Request -> The records follow. Print, word for word, the first line through the "for i in range(count)]" line.

# Start of Stored data

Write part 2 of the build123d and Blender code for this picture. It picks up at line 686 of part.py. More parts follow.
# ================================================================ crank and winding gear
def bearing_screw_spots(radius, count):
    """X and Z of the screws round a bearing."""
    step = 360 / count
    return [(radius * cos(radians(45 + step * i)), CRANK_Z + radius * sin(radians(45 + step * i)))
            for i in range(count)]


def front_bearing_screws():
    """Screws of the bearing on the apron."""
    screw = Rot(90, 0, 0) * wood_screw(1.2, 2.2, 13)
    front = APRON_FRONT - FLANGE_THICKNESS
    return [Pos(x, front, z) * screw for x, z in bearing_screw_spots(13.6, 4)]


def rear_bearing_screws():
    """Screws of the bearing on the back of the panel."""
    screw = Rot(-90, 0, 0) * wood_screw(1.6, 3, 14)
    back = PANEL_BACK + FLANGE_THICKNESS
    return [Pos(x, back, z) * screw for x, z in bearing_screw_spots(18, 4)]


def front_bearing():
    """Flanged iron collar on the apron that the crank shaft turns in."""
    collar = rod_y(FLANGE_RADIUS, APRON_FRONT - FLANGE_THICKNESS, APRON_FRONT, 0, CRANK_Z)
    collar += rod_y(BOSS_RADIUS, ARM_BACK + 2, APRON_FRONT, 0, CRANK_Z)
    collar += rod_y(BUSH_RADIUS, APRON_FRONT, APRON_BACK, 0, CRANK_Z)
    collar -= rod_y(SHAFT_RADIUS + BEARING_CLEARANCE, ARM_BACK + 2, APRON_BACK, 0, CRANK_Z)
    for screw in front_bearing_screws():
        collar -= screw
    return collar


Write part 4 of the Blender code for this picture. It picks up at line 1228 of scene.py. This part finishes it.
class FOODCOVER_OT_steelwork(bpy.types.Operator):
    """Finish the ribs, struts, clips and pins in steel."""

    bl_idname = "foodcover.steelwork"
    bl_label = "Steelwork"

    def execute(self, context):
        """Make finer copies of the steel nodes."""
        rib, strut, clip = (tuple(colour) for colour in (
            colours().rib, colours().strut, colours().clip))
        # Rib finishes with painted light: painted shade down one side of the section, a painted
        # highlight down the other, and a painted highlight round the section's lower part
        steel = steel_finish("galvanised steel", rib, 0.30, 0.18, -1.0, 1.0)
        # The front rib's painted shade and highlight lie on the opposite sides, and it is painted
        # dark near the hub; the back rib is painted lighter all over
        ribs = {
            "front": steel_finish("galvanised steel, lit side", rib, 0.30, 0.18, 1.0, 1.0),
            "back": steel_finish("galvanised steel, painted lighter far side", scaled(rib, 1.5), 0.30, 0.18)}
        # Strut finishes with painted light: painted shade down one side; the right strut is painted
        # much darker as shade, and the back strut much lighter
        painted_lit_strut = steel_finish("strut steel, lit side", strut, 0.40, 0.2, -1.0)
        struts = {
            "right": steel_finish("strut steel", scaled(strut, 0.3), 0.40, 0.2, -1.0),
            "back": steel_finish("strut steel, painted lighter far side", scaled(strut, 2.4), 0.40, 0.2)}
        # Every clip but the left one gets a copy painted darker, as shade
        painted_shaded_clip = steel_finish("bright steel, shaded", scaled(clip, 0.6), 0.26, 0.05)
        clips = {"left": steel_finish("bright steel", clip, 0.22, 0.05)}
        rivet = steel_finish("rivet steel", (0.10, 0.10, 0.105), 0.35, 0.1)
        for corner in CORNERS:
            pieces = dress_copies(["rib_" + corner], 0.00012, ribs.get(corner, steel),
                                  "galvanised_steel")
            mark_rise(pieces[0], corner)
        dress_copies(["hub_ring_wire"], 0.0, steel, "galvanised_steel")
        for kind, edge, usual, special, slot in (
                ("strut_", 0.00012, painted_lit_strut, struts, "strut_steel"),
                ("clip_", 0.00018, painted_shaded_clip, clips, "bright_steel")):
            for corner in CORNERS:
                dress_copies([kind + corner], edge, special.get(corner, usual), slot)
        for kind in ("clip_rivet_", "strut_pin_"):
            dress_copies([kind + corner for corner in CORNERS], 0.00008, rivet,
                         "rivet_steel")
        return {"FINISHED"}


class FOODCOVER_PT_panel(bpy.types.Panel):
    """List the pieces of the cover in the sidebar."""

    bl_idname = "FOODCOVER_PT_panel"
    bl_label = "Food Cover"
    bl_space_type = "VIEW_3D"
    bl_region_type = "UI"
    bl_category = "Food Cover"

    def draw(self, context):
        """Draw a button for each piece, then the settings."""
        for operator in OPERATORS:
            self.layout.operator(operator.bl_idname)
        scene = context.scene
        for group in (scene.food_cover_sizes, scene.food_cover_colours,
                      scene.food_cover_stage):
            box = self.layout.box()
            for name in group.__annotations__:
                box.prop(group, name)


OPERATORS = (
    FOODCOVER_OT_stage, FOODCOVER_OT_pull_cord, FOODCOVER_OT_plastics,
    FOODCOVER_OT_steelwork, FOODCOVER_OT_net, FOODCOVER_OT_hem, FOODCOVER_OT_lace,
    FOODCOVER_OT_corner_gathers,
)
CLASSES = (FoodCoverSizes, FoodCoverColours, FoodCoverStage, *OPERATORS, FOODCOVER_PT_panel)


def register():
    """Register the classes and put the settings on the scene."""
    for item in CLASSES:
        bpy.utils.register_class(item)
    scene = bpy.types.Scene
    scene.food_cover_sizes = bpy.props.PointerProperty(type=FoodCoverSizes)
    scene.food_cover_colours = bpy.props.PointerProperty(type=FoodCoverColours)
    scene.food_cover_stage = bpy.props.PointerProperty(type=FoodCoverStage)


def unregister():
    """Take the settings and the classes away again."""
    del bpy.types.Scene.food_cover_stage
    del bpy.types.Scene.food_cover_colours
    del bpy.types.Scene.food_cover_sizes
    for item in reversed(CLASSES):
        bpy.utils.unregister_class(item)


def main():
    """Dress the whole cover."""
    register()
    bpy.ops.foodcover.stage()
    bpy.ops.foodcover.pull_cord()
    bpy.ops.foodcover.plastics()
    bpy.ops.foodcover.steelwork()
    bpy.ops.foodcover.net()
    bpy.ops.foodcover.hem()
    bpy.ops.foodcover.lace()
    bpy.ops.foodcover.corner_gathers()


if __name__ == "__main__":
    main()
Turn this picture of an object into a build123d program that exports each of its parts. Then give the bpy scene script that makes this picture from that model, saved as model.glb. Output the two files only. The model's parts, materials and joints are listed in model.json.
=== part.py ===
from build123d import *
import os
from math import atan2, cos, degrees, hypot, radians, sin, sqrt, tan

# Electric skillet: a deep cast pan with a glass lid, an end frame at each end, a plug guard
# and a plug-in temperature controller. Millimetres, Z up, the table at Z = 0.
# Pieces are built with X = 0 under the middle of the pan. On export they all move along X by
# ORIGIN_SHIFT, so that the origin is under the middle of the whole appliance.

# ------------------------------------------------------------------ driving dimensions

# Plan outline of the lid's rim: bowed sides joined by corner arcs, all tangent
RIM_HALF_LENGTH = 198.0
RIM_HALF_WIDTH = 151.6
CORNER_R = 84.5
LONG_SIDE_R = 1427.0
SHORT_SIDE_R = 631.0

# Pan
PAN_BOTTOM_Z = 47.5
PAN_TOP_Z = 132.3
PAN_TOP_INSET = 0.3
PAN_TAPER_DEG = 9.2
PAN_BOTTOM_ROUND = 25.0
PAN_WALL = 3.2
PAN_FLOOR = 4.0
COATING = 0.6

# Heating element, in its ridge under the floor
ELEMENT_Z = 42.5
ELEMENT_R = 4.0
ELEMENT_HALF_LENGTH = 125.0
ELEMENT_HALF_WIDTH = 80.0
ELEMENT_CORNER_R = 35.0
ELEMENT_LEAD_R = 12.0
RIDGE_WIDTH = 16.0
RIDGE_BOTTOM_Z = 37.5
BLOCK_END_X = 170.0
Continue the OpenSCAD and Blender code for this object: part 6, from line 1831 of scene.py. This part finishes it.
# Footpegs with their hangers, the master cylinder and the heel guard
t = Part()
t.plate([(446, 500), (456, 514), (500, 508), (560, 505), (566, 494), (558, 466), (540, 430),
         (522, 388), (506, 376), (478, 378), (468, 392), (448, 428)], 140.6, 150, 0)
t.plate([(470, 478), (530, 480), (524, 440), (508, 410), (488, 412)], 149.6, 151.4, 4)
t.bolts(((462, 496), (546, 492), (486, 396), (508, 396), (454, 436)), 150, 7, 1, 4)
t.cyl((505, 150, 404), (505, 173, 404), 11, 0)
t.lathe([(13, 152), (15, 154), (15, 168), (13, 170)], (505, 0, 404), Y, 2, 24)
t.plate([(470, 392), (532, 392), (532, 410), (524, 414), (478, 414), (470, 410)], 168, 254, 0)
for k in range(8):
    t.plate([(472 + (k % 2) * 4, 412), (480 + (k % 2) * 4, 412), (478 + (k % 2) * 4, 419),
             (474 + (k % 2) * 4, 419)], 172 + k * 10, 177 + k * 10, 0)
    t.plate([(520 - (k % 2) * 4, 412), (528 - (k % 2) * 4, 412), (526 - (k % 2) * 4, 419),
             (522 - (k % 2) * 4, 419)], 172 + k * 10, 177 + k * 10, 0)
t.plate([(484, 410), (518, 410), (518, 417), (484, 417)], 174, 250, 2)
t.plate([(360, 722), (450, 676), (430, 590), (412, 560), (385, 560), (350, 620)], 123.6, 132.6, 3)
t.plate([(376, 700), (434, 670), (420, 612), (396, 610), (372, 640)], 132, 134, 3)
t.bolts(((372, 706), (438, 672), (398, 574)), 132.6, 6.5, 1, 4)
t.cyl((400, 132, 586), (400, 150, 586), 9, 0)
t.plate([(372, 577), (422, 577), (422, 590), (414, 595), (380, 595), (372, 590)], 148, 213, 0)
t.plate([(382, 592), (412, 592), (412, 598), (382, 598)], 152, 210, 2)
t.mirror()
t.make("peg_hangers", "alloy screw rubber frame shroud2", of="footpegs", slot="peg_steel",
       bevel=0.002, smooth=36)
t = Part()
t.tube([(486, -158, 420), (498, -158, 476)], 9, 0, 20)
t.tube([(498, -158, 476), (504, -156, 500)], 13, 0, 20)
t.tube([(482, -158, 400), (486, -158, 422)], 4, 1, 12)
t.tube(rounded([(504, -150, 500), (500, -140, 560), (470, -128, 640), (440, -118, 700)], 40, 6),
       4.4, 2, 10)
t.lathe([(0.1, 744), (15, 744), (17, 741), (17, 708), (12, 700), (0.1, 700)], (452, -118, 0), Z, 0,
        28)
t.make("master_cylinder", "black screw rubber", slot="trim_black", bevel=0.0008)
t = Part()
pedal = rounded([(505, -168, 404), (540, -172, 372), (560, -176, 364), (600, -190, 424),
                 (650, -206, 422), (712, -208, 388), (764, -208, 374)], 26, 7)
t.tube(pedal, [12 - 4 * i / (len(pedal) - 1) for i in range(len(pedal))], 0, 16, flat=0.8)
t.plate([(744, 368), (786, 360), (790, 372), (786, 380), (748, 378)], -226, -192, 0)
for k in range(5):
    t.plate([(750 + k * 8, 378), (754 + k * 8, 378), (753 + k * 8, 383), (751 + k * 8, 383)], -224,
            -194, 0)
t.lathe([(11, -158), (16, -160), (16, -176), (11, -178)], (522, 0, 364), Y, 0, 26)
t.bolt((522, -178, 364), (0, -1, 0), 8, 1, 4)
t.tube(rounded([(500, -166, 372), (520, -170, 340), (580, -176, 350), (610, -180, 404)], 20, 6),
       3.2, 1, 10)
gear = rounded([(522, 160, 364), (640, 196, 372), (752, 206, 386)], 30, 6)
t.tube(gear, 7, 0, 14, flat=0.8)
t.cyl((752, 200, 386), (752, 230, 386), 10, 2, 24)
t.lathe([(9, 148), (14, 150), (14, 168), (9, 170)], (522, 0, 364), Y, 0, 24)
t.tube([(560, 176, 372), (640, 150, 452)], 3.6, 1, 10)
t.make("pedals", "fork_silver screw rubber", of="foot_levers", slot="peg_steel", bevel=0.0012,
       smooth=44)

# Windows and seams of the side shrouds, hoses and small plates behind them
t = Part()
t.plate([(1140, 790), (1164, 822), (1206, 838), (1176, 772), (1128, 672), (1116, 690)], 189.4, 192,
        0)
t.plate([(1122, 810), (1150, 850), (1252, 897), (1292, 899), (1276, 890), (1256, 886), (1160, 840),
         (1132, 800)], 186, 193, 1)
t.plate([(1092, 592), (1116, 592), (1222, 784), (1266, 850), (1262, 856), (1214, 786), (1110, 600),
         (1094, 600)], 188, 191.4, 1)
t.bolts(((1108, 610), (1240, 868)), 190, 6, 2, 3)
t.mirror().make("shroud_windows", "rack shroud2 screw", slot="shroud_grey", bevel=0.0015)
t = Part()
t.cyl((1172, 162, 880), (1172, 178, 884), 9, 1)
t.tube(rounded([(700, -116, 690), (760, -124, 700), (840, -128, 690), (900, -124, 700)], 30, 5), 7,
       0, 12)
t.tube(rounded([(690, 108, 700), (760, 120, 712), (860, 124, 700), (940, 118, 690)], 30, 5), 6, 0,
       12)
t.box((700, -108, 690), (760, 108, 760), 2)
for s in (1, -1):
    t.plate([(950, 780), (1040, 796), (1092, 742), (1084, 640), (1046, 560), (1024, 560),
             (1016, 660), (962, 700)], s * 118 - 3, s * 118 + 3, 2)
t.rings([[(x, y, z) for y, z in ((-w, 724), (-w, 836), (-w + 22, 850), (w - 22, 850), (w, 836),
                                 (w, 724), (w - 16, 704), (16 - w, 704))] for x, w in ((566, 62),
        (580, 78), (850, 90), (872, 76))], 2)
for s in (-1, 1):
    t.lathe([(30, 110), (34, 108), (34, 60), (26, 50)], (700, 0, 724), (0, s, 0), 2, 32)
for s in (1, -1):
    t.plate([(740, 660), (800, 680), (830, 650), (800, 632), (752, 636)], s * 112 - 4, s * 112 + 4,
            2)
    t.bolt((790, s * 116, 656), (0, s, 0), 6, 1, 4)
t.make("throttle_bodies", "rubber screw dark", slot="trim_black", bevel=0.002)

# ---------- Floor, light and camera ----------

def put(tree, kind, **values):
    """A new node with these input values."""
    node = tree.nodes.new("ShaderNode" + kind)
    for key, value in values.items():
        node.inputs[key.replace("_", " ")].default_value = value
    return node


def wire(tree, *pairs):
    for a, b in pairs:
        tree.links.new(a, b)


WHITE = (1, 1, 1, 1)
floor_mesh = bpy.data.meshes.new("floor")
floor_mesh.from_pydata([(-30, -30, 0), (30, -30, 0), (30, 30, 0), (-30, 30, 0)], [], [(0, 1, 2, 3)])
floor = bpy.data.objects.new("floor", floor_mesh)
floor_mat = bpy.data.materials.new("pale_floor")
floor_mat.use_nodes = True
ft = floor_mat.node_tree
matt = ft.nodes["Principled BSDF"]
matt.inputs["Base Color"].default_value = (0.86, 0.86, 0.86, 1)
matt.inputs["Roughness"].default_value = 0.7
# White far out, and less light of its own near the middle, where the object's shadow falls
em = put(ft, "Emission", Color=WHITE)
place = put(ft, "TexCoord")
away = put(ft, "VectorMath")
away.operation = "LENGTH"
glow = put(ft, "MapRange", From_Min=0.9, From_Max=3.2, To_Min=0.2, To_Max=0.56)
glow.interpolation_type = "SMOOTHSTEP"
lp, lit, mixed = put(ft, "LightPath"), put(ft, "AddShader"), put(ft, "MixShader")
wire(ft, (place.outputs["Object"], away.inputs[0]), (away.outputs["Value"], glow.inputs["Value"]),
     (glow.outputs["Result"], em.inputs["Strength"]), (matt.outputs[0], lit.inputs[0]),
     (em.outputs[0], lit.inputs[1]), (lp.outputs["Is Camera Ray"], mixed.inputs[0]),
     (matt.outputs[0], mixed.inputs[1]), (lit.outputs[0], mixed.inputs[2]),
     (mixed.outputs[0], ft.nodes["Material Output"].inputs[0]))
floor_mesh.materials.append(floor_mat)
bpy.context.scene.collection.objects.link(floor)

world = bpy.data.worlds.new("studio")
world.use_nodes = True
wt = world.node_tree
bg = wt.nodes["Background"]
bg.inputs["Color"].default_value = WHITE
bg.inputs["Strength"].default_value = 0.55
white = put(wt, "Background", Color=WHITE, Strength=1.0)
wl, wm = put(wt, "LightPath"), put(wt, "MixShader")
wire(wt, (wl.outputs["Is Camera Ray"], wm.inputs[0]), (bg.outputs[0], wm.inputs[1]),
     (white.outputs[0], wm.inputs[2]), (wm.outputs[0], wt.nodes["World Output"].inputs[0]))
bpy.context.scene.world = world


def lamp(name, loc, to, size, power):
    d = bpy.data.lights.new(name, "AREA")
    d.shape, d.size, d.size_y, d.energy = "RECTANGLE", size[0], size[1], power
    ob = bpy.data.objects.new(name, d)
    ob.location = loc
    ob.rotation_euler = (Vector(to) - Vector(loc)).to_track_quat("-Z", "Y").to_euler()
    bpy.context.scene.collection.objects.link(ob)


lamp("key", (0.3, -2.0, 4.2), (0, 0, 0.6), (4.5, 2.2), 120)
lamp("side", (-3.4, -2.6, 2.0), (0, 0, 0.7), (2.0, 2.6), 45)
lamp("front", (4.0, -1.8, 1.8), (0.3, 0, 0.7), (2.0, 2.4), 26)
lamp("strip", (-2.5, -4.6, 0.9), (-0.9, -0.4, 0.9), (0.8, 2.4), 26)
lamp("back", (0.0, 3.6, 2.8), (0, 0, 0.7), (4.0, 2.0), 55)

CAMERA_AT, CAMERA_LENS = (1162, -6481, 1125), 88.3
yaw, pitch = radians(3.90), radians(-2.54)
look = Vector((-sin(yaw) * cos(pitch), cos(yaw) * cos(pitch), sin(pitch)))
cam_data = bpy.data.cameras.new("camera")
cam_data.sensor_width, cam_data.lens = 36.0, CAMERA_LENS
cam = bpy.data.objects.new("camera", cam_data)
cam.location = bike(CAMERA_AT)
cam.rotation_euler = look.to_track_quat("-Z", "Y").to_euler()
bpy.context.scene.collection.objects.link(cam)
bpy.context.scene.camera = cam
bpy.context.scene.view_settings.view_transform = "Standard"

# End of Stored data

Task solution ->
Write part 2 of the build123d and Blender code for this picture. It picks up at line 686 of part.py. More parts follow.
# ================================================================ crank and winding gear
def bearing_screw_spots(radius, count):
    """X and Z of the screws round a bearing."""
    step = 360 / count
    return [(radius * cos(radians(45 + step * i)), CRANK_Z + radius * sin(radians(45 + step * i)))
            for i in range(count)]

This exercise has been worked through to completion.